Thomas Cook Airlines, a British charter airline based in Manchester and serving main holiday resorts worldwide, is planning to restructure its operations to handle Manchester and Frankfurt airports as long-haul hubs with passengers feeding in off connecting flights.
The restructuring model for Thomas Cook Airlines, the world’s oldest travel group, will be provided by German airlines Condor following the creation of a single airline division earlier this year. In February, the British travel group said that Condor, its German airline brand, Thomas Cook Airlines UK and Thomas Cook Airlines Belgium would become one airline segment within the group effective from March 1. The carriers will move to a common IT system next year.

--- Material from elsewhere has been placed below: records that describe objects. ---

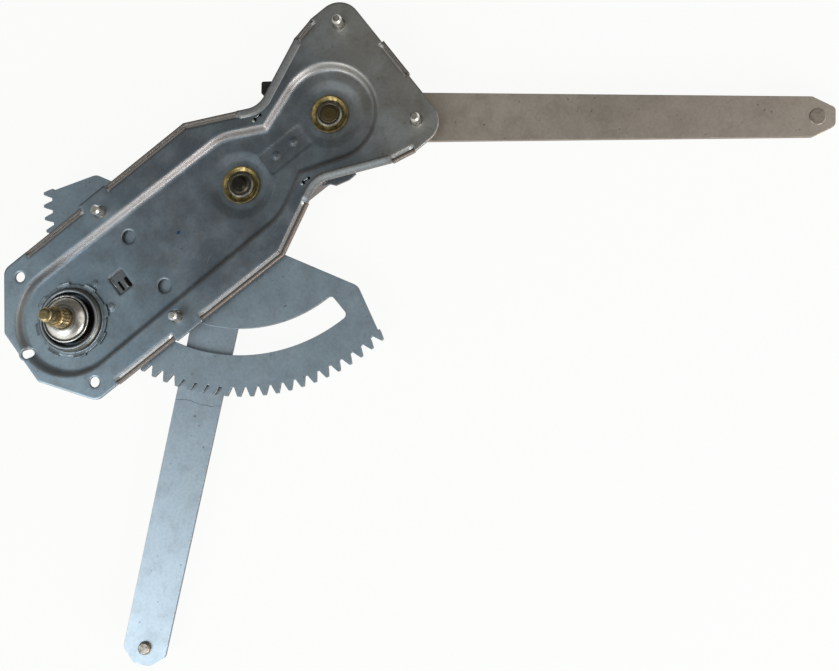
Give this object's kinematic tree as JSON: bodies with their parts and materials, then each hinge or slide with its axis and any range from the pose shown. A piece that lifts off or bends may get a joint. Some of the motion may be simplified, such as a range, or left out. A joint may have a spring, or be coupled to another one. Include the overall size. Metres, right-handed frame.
{
  "type": "window regulator",
  "caption": "Manual twin-arm car window regulator: stamped plate, braked crank and pinion, toothed sector, and two lift arms coupled by hub gears, with rollers at their ends.",
  "frame": {"origin": "where the crank's axis meets the plate's mounting face", "axes": "+X runs along the plate from the crank to the pivots, +Z points out of the mounting face on the crank side, +Y completes the right-handed set across the plate"},
  "size_m": [0.5261, 0.2762, 0.0543],
  "materials": {
    "plate_zinc": "zinc-plated pressing, satin, slightly dull",
    "stud_steel": "bright turned steel",
    "pin_steel": "staked steel with a rusty brown face",
    "yellow_zinc": "yellow passivated zinc",
    "washer_steel": "plain steel",
    "bridge_zinc": "zinc-plated pressing",
    "buffer_rubber": "moulded black rubber",
    "drum_zinc": "drawn cup, zinc plated",
    "bush_sintered": "oiled sintered bronze",
    "collar_zinc": "drawn and polished",
    "spring_steel": "oil-tempered wire",
    "gear_steel": "fine-blanked steel",
    "sector_zinc": "zinc-plated fine-blanked steel",
    "lower_arm_zinc": "zinc-plated strip, warm tint",
    "upper_arm_zinc": "zinc-plated strip, cool tint",
    "rivet_steel": "plain steel",
    "roller_nylon": "natural nylon"
  },
  "bodies": {
    "frame": {"base_plate": "plate_zinc", "mounting_studs": "stud_steel", "driven_pivot_pin": "pin_steel", "follower_pivot_pin": "pin_steel", "front_washers": "yellow_zinc", "rear_washers": "washer_steel", "gear_bridge": "bridge_zinc", "rubber_buffer": "buffer_rubber", "drum_housing": "drum_zinc", "bearing_bush": "bush_sintered"},
    "crank": {"crank_spindle": "yellow_zinc", "crank_collar": "collar_zinc", "brake_core": "washer_steel", "brake_spring": "spring_steel", "pinion": "gear_steel"},
    "driven_arm": {"sector_gear": "sector_zinc", "lower_arm": "lower_arm_zinc", "driven_hub_gear": "gear_steel", "driven_rivets": "rivet_steel", "lower_arm_bush": "bush_sintered", "lower_roller_stud": "pin_steel"},
    "follower_arm": {"upper_arm": "upper_arm_zinc", "follower_hub_gear": "gear_steel", "follower_spacer": "washer_steel", "follower_rivets": "rivet_steel", "upper_arm_bush": "bush_sintered", "upper_roller_stud": "pin_steel"},
    "lower_roller_body": {"lower_roller": "roller_nylon"},
    "upper_roller_body": {"upper_roller": "roller_nylon"}
  },
  "joints": [
    {"name": "sector_swing", "type": "hinge", "parent": "frame", "child": "driven_arm", "pos_m": [0.13375, 0, -0.0124], "axis": [0, 0, 1], "range_deg": [-88, 30]},
    {"name": "follower_swing", "type": "hinge", "parent": "frame", "child": "follower_arm", "pos_m": [0.2025, 0, -0.0124], "axis": [0, 0, 1], "range_deg": [-30, 88]},
    {"name": "crank_spin", "type": "hinge", "parent": "frame", "child": "crank", "pos_m": [0, 0, 0], "axis": [0, 0, 1], "range_deg": [-505.1, 1481.4]},
    {"name": "lower_roller_spin", "type": "hinge", "parent": "driven_arm", "child": "lower_roller_body", "pos_m": [-0.08222, -0.18642, -0.0181], "axis": [0, 0, 1], "continuous": true},
    {"name": "upper_roller_spin", "type": "hinge", "parent": "follower_arm", "child": "upper_roller_body", "pos_m": [0.42233, -0.18186, -0.0181], "axis": [0, 0, 1], "continuous": true}
  ],
  "couplings": [
    {"joint": "follower_swing", "follows": "sector_swing", "ratio": -1},
    {"joint": "crank_spin", "follows": "sector_swing", "ratio": -16.833}
  ]
}
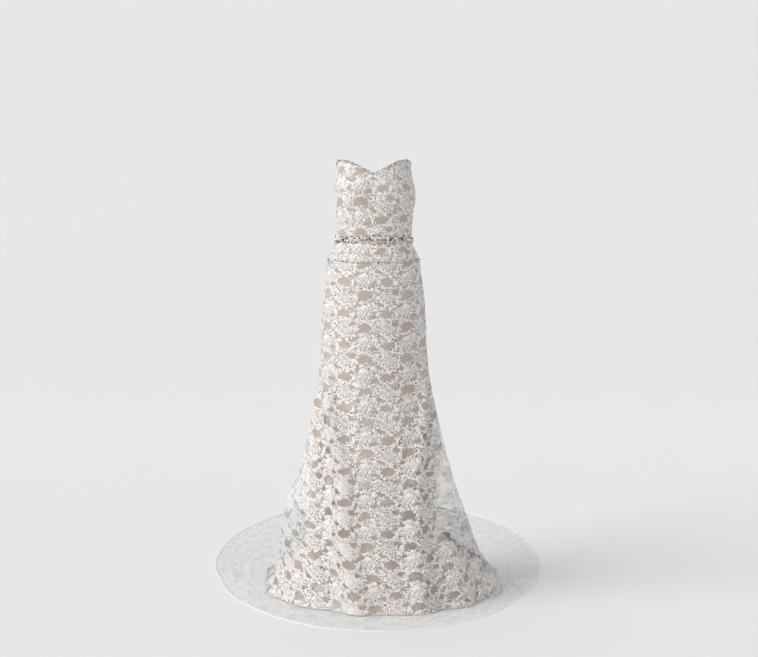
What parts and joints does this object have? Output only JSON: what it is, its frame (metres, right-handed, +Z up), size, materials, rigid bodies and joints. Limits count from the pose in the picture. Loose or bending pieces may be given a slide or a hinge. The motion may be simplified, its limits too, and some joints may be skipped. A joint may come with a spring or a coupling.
{
  "type": "wedding dress",
  "caption": "Strapless sweetheart lace wedding dress with a beaded belt, a fitted skirt that flares to the floor, and an oval lace train.",
  "frame": {"origin": "middle of the waist, at half the belt's height, where the wearer holds the dress up", "axes": "+Z up; the front of the dress faces -Y and its train runs towards +Y; +X is to the right for someone who looks at the front"},
  "size_m": [1.156, 1.733, 1.3889],
  "materials": {
    "lace": "matt white floral lace",
    "lining": "satin champagne lining",
    "beading": "silver beads and stones"
  },
  "bodies": {
    "root": {"bodice_back_left": "lace", "bodice_side_back_left": "lace", "bodice_side_front_left": "lace", "bodice_centre_front": "lace", "bodice_side_front_right": "lace", "bodice_side_back_right": "lace", "bodice_back_right": "lace", "belt": "beading", "neckline_trim": "beading", "bodice_hem_trim": "beading", "lining_front": "lining", "lining_back": "lining", "lace_skirt_front": "lace", "lace_skirt_back": "lace", "train_edging": "lace"}
  },
  "joints": []
}
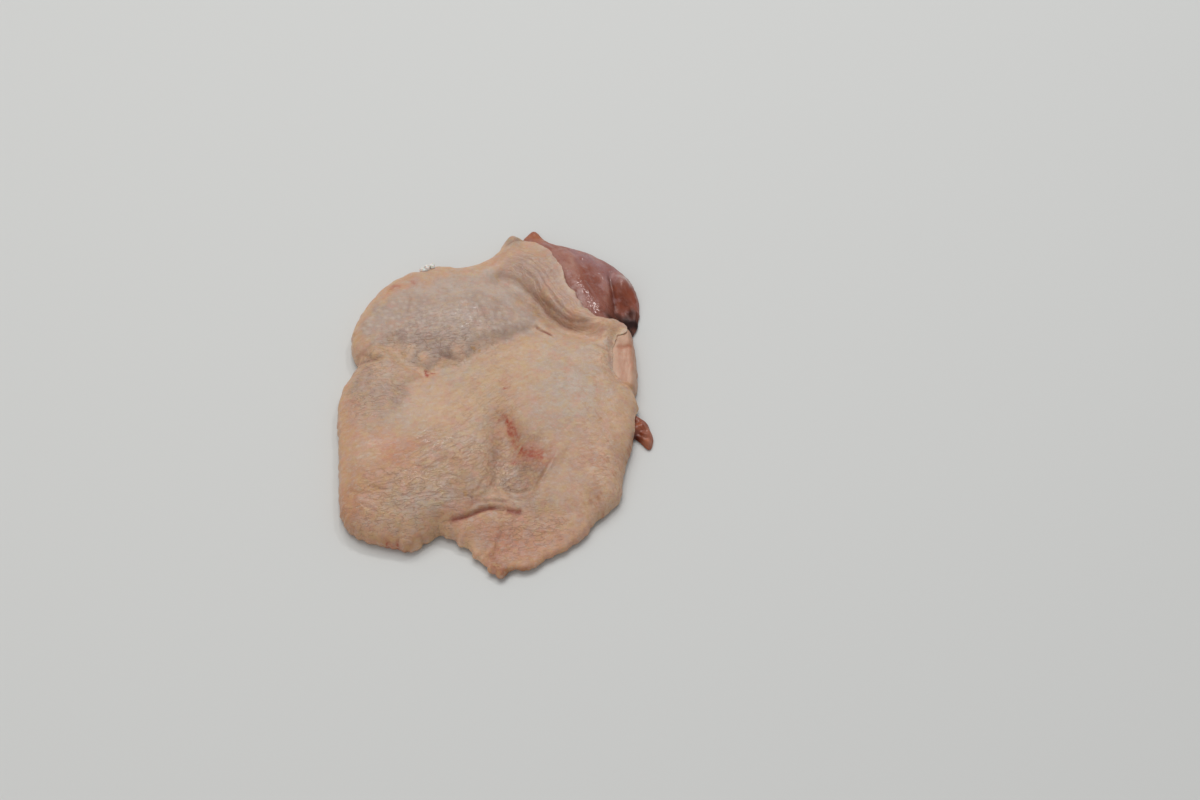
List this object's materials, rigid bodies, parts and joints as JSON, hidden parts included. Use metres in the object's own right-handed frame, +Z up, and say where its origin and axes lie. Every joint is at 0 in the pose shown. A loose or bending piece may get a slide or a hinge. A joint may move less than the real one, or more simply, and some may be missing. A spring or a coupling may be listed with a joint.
{
  "type": "raw chicken thigh steak",
  "caption": "Raw boned chicken thigh lying skin side up: pale draped skin with folds over thigh meat, one muscle bare at the back right corner.",
  "frame": {"origin": "under the middle of the steak's box, on the surface it lies on", "axes": "+Z up through the skin, +Y along the steak towards the end with the bare muscle, +X to the right seen from the front"},
  "size_m": [0.1318, 0.1892, 0.0158],
  "materials": {
    "raw_meat": "wet raw muscle, rose to mauve, with a silvery sheen",
    "raw_skin": "moist raw poultry skin, cream to pink over grey-lilac meat",
    "raw_fat": "soft raw fat, pale orange-pink, slightly wet",
    "raw_meat_tab": "wet raw meat, pink-red"
  },
  "bodies": {
    "root": {"thigh_meat": "raw_meat", "skin": "raw_skin", "fat_strip": "raw_fat", "meat_tab": "raw_meat_tab"}
  },
  "joints": []
}
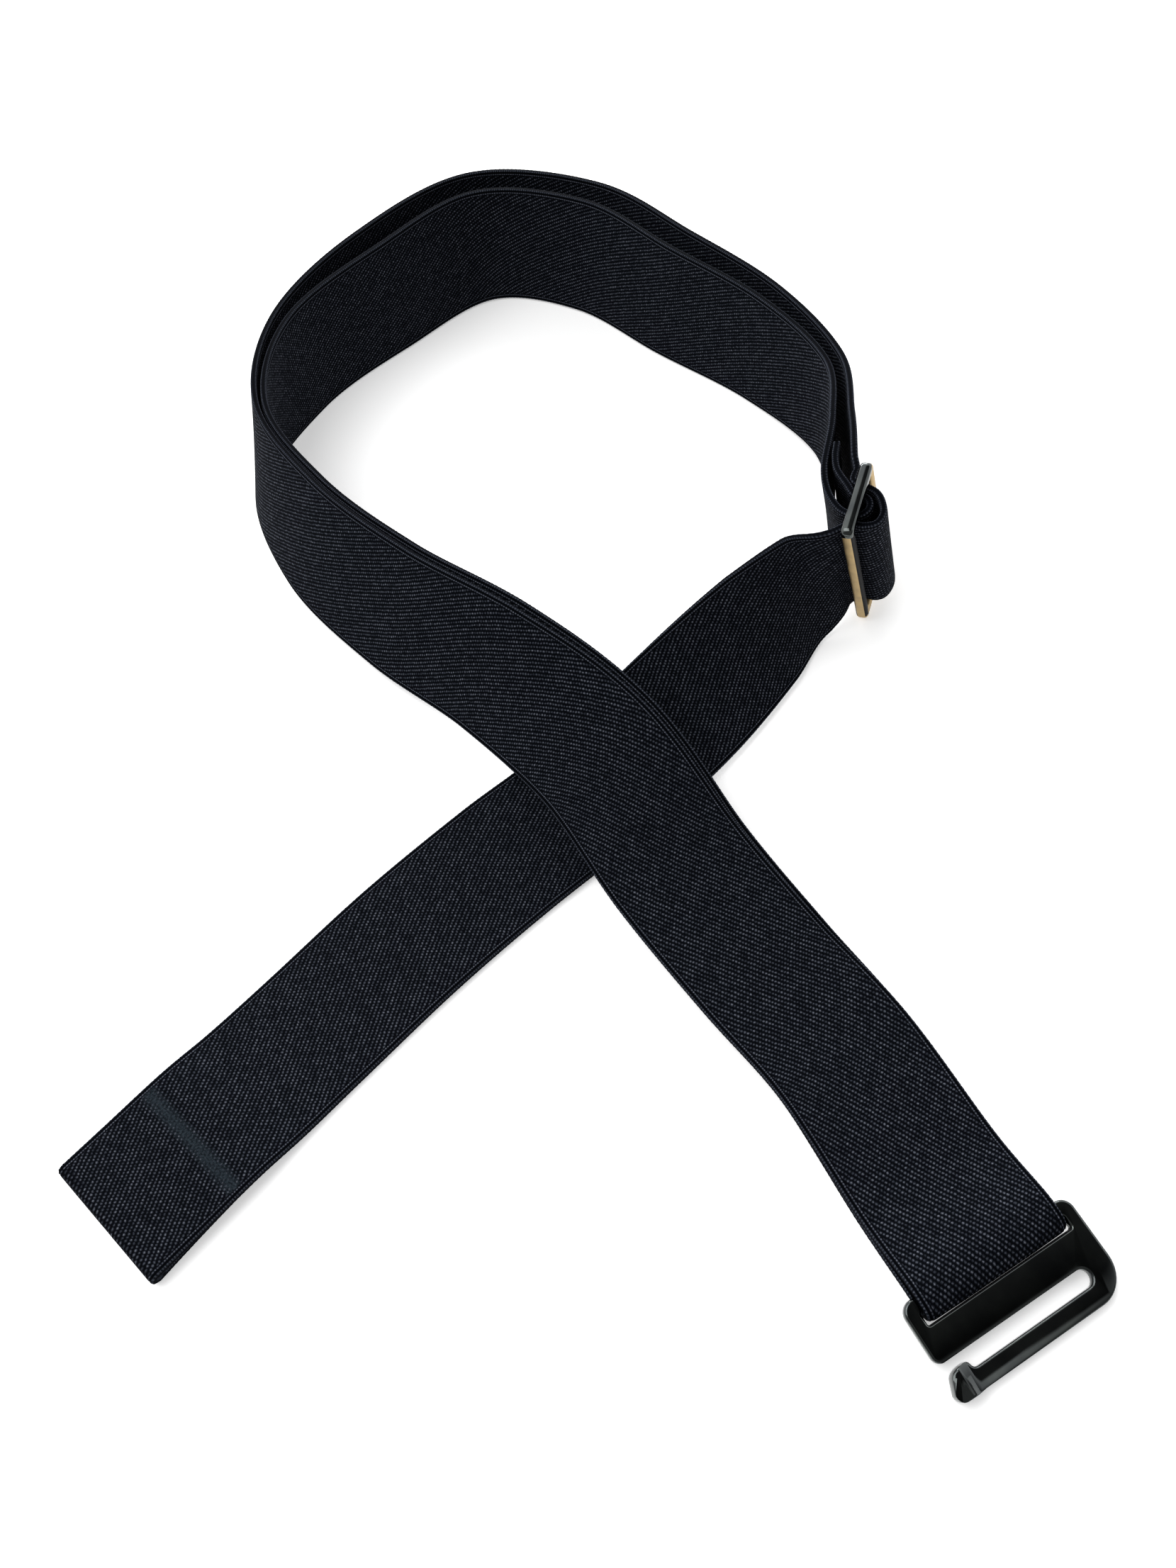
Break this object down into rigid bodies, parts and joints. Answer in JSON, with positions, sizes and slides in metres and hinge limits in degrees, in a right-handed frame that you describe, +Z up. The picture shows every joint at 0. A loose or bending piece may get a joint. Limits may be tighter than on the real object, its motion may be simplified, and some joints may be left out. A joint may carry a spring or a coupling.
{
  "type": "elastic stretch belt",
  "caption": "Narrow elastic stretch belt lying fastened in a loop, with a three-bar slider and a slotted hook plate.",
  "frame": {"origin": "Middle of the belt's outer box, on the surface that the belt lies on.", "axes": "+Z is up from that surface. +Y runs from the hook plate's side to the back of the waist loop. +X runs to the slider's side."},
  "size_m": [0.1878, 0.3054, 0.0377],
  "materials": {
    "webbing": "matte woven elastic, near black",
    "slider_metal": "black nickel over brass, glossy",
    "hook_metal": "polished black nickel"
  },
  "bodies": {
    "root": {"elastic_webbing": "webbing", "slider_frame": "slider_metal", "hook_plate": "hook_metal"}
  },
  "joints": []
}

Following the restructuring, the UK carrier will maintain direct flights from various UK airports to the Mediterranean and Canary Islands as well as long-haul services from Manchester, Gatwick and Glasgow to Orlando and Cancun.
Manchester airport will remain central to Thoms Cook’s long-haul operations, and flight schedules will be coordinated with Condor’s main hub at Frankfurt. Thomas Cook is yet to decide on the destinations to operate out of each hub. Long-haul departures from Manchester will be fed by early morning Flybe flights from the regions.
Jens Boyd, group head of long-haul at Thomas Cook Airlines, said: ‘We’ve planned the summer 2014 schedule [at Manchester] to fit the new requirements with 11am departures so passengers from Belfast, Glasgow, Aberdeen or Norwich could fly in the same morning.’ Currently, flights depart about 9am.
Thomas Cook will simultaneously offer a multitude of options with Condor via Frankfurt using Lufthansa connecting flights from the UK. The Frankfurt long-haul operation is thrice the size of Manchester in summer and six times the size in winter.
The German carrier operates independently, charging Thomas Cook ‘market prices’ for seats. It sells 40 percent of seats direct and only one-third in-house, with the remainder sold through third parties. Thomas Cook Airlines will create an external sales team.
Earlier this month, after posting its first third-quarter profit since staving off bankruptcy in 2011, Thomas Cook said that it was expecting to become more profitable from a restructuring that will see the travel group cut jobs, divest businesses, close branches and merge its airline operations.